**WHAT THE TASK ASKS:** Write out the whole of the material exactly.

**RAW DATA:**
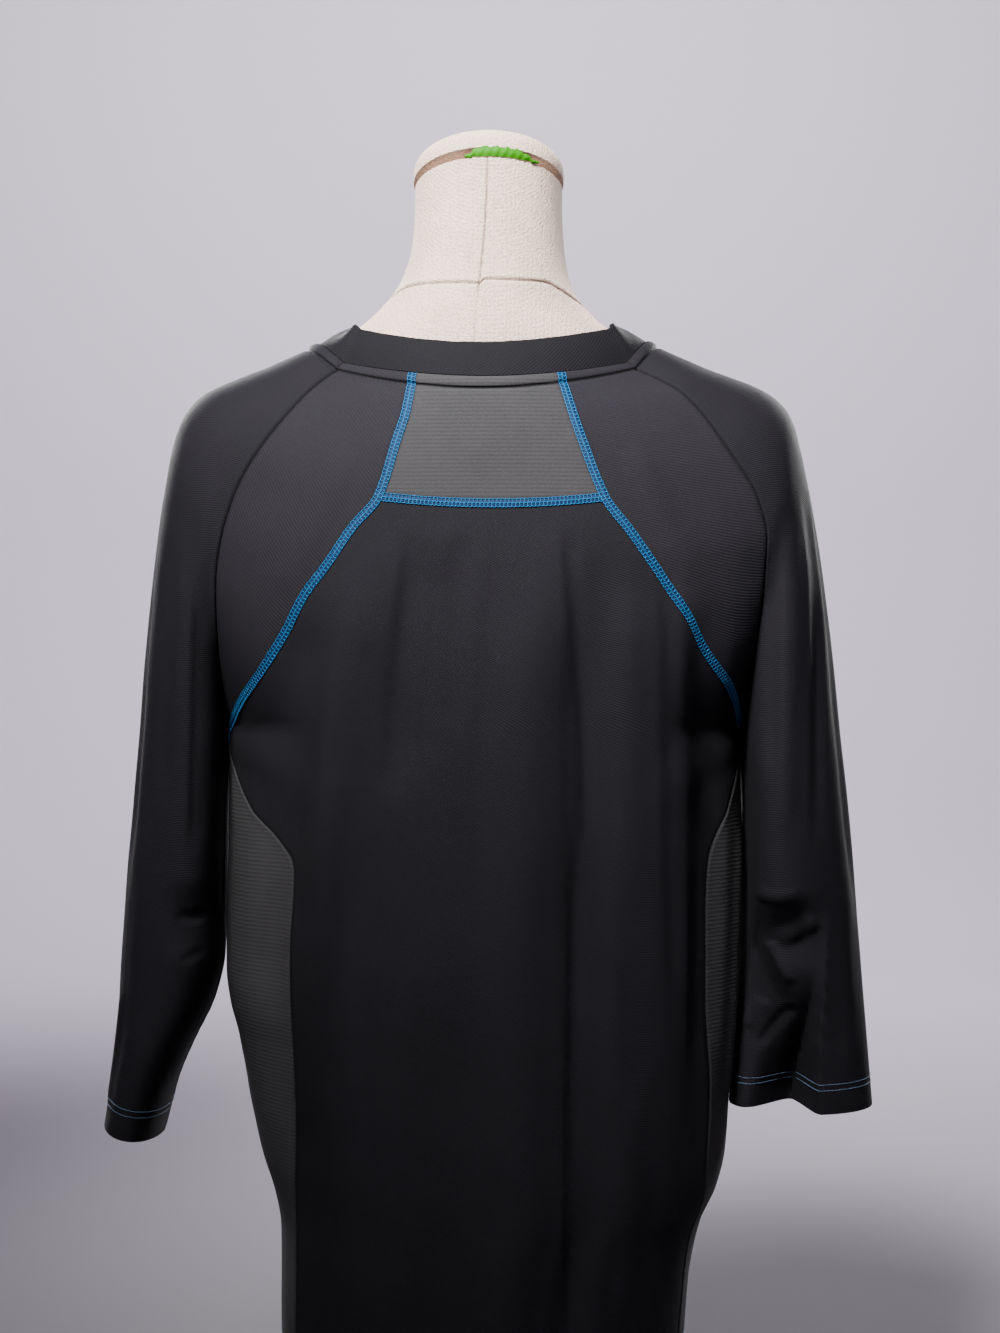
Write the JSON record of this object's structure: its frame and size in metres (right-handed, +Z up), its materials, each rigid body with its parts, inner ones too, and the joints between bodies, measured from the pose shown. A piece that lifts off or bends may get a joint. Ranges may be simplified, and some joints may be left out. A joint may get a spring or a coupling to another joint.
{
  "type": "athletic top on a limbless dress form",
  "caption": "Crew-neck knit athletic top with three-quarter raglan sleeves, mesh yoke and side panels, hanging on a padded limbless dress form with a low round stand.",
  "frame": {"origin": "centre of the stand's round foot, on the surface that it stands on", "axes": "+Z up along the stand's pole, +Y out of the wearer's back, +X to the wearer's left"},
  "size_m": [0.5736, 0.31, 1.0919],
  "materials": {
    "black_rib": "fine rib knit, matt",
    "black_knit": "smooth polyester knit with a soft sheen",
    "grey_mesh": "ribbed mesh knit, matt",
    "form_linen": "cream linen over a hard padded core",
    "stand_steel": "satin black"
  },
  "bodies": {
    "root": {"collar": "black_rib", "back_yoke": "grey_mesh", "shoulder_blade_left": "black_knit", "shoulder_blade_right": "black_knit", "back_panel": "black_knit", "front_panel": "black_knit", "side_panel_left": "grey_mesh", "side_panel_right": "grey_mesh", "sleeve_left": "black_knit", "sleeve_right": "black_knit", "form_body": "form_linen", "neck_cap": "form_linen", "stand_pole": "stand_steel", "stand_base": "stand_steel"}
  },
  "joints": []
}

**ANSWER TO THE EXERCISE:**
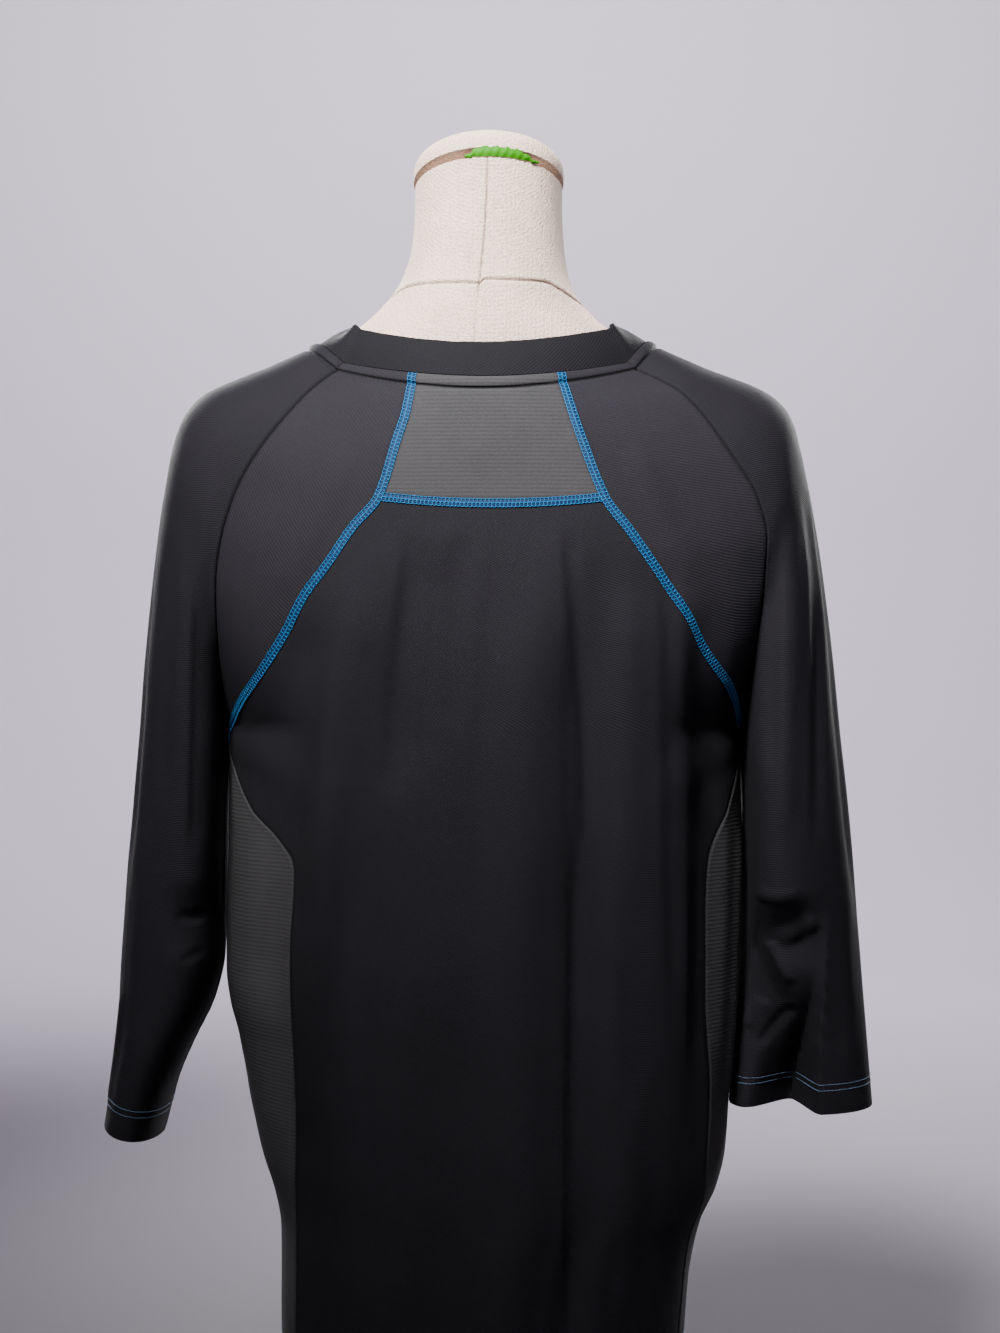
Write the JSON record of this object's structure: its frame and size in metres (right-handed, +Z up), its materials, each rigid body with its parts, inner ones too, and the joints between bodies, measured from the pose shown. A piece that lifts off or bends may get a joint. Ranges may be simplified, and some joints may be left out. A joint may get a spring or a coupling to another joint.
{
  "type": "athletic top on a limbless dress form",
  "caption": "Crew-neck knit athletic top with three-quarter raglan sleeves, mesh yoke and side panels, hanging on a padded limbless dress form with a low round stand.",
  "frame": {"origin": "centre of the stand's round foot, on the surface that it stands on", "axes": "+Z up along the stand's pole, +Y out of the wearer's back, +X to the wearer's left"},
  "size_m": [0.5736, 0.31, 1.0919],
  "materials": {
    "black_rib": "fine rib knit, matt",
    "black_knit": "smooth polyester knit with a soft sheen",
    "grey_mesh": "ribbed mesh knit, matt",
    "form_linen": "cream linen over a hard padded core",
    "stand_steel": "satin black"
  },
  "bodies": {
    "root": {"collar": "black_rib", "back_yoke": "grey_mesh", "shoulder_blade_left": "black_knit", "shoulder_blade_right": "black_knit", "back_panel": "black_knit", "front_panel": "black_knit", "side_panel_left": "grey_mesh", "side_panel_right": "grey_mesh", "sleeve_left": "black_knit", "sleeve_right": "black_knit", "form_body": "form_linen", "neck_cap": "form_linen", "stand_pole": "stand_steel", "stand_base": "stand_steel"}
  },
  "joints": []
}